By early ’82, as hip hop was beginning to make some serious waves in the music industry, the one-room Unique facility simply couldn’t handle the increased volume of clients. Artists such as Planet Patrol, featuring seminal hip hop pioneers Arthur Baker and John Robbie, and a number of other artists on the Tommy Boy imprint, were beginning to monopolize the limited studio space. “After the few independent label things we did for the new wave stuff, the other thing we were doing was hip hop,” says Bobby. “And I have to give credit to Arthur Baker and Tom Silverman because that’s what they started. And, of course, Arthur exploded as a producer at that time, so we really built another room so Arthur would have two rooms to work out of. We then did the first New Edition album with Bobby Brown, with Arthur and Maurice Starr producing.”
Unique was also well-known for its extensive collection of now-vintage synths, drum machines and some of the first MIDI-equipped keyboards and sequencers-all of which were important to the sound of both the early new wave and hip hop records. “Everybody was searching for new sounds,” Bobby continues. “We always had a lot of keyboards-that was our biggest thing.

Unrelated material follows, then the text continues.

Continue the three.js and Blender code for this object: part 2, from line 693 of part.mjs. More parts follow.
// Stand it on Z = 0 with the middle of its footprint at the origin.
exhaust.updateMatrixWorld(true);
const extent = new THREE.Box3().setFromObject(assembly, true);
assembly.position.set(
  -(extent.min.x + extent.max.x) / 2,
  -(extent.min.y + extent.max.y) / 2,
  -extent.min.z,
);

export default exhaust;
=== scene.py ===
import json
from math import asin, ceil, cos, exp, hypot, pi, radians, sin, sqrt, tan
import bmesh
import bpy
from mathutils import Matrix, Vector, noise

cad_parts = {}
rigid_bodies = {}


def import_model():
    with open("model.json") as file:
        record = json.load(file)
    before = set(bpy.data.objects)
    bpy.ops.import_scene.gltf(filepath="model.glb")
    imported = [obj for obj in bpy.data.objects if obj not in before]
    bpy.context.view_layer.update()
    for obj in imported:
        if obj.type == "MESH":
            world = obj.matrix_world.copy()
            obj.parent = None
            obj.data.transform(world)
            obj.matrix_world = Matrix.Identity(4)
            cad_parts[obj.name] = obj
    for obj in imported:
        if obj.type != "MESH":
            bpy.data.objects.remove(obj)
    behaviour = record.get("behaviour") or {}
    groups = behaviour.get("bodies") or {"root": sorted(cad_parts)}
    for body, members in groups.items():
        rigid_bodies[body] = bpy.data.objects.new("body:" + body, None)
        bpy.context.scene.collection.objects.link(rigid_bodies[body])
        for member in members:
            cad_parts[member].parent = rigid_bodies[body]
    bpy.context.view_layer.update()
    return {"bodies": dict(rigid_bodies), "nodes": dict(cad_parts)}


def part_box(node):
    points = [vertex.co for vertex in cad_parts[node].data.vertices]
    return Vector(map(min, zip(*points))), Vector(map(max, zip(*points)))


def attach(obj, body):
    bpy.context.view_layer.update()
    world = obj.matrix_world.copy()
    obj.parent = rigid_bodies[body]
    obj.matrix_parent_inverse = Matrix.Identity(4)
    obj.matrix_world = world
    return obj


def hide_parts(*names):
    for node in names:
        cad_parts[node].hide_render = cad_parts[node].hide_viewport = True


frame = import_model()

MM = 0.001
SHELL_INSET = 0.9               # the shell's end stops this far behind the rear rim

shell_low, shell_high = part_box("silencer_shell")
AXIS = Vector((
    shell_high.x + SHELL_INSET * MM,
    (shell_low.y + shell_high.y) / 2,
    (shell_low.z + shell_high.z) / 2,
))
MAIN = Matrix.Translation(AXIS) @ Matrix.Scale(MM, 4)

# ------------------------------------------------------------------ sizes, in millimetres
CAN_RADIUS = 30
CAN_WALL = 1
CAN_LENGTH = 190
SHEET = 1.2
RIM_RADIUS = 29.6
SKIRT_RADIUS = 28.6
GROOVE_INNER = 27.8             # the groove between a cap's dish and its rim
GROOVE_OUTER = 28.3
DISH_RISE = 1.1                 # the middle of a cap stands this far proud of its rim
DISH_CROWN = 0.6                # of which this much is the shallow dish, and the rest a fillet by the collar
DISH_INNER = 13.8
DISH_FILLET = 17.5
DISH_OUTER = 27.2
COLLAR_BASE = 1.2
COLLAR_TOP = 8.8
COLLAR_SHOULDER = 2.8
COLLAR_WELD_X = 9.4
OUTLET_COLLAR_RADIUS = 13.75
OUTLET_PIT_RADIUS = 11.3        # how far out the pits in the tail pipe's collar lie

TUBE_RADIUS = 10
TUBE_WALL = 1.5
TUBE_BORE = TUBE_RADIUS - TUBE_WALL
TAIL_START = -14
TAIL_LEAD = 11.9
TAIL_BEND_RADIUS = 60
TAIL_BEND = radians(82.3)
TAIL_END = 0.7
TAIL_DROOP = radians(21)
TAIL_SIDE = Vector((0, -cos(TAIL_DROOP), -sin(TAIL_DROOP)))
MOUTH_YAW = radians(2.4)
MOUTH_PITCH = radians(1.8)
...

When we were on the road, we had a massive amount of keyboards, and when we opened the studio, we had keyboards that no one had. We were pioneers with the Moog. We were one of the first people to have the Polymoog; of course, we had the Minimoog and the 2600 and the oB-X, which at the time was the hottest synth, and the oberheim Eight Voice Modular. Later came the oB-8 and the Prophet 5. “
Today, Unique Recording occupies the top three floors of the Cecil B. DeMille building in New York’s Time Square-just around the corner from Manny’s Music and Sam Ash. The five-room facility, besides boasting the world’s largest collection of outboard gear, has now booked sessions with everyone from Eric Clapton and George Clinton to Jay-Z, DMX, Rough Riders, Mary J. Blige, Eve, Nelly, Brian McKnight, Big Pun, Lil’ Kim, Krs-one, Lord Tariq, Sporty Theivz, Mobb Deep, ol’ Dirty Bastard, Zhane, Destiny’s Child, Aaliyah, Juvenile, Joe, Enrique Inglesias, Limp Bizkit, Nine Inch Nails, Marilyn Manson, Hanson and Korn.

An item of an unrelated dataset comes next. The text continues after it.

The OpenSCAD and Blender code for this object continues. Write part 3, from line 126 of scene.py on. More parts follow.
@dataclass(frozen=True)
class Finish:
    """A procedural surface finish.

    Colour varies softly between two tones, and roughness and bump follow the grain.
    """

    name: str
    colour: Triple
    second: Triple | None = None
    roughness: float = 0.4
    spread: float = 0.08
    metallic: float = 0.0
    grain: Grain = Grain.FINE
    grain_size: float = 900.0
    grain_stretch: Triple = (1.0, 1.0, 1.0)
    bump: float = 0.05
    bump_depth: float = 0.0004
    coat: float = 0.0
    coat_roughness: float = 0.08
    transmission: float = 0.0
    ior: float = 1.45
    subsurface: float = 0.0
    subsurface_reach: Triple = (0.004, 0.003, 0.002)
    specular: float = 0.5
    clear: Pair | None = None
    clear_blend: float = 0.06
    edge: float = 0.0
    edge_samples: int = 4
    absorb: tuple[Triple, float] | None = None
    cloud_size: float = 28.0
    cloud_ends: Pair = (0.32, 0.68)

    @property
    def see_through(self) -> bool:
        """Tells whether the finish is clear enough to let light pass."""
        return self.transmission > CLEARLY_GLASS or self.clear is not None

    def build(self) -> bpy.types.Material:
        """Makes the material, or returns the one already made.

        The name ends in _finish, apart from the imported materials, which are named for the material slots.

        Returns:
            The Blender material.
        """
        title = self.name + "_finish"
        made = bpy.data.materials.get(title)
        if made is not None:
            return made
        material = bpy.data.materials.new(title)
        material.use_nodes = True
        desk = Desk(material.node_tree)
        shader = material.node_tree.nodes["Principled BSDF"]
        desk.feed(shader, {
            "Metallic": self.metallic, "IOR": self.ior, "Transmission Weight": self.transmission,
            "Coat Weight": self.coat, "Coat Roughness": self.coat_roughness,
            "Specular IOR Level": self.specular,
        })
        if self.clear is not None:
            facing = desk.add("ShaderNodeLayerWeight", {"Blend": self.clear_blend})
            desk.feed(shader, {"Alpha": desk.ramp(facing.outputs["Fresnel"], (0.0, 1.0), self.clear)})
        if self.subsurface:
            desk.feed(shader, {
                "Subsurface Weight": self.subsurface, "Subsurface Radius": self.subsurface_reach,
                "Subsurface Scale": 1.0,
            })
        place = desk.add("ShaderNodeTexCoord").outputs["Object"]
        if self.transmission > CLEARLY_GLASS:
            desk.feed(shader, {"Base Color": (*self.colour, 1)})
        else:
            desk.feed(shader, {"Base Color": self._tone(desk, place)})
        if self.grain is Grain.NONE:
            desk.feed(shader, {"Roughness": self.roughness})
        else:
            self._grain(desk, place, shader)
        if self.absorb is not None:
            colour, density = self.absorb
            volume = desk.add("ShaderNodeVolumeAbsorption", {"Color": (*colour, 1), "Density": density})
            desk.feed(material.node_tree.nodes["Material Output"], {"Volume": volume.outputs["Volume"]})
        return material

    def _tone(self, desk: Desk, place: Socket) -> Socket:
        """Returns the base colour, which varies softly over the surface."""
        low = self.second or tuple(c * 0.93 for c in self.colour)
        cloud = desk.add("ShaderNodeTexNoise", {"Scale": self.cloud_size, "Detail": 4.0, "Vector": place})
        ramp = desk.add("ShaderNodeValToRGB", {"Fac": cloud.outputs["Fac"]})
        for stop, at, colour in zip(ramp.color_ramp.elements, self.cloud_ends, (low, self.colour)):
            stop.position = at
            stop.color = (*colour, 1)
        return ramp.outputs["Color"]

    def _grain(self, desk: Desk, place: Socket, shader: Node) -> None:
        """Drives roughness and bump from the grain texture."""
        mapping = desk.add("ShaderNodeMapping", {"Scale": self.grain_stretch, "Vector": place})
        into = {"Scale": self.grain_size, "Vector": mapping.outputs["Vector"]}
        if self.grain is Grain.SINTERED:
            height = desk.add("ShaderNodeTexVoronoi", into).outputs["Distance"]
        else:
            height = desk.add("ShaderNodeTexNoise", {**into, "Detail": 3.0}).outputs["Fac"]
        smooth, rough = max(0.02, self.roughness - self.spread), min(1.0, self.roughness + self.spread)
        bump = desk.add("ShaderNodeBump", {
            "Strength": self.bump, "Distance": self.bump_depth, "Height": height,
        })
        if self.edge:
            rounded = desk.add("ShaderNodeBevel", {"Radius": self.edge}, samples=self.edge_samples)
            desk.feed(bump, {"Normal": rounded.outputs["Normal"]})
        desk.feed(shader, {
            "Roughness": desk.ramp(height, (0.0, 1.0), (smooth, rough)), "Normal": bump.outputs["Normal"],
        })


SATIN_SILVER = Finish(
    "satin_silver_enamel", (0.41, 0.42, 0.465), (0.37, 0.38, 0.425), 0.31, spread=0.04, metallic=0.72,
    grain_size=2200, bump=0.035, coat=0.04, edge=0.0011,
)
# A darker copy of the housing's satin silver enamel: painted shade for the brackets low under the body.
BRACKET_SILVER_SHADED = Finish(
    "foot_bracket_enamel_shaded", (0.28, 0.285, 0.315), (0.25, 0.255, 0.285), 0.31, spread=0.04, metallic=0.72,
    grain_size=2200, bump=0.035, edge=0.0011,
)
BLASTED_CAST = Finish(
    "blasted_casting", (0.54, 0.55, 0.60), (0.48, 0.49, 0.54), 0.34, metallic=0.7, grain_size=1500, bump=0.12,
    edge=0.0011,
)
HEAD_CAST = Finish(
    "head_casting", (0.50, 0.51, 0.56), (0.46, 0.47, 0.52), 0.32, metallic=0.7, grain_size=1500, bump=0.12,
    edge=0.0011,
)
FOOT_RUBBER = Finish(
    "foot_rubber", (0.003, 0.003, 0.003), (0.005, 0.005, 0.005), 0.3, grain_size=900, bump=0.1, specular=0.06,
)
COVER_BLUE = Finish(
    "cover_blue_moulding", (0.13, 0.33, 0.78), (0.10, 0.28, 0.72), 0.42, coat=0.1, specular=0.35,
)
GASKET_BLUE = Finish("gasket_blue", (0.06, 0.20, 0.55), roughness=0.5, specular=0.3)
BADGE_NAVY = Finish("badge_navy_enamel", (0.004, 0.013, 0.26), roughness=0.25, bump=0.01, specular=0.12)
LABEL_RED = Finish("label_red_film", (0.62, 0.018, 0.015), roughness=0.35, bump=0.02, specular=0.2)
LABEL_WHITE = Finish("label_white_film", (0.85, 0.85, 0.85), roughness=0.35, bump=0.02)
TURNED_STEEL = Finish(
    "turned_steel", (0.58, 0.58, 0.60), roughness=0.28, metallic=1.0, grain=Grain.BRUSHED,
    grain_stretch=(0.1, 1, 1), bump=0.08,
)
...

The five Pro Tools|24-equipped rooms break down as follows: Studio A is centered around a 64-input SSL G+ console with Ultimation and Total Recall; Studio B offers an identically equipped 72-input SSL G+; Studio C houses a 64-input SSL 9000 J with Ultimation and Total Recall; Studio D has a 68-input vintage Neve 8068 MkII with Flying Faders; and Studio E boasts a Mackie Digital 8-Bus console. The four larger rooms all offer 48 tracks of Studer A800 analog recording; the smaller studio E has 24 tracks of analog recording. All three rooms have the option for 24 tracks of ADAT or DA-88.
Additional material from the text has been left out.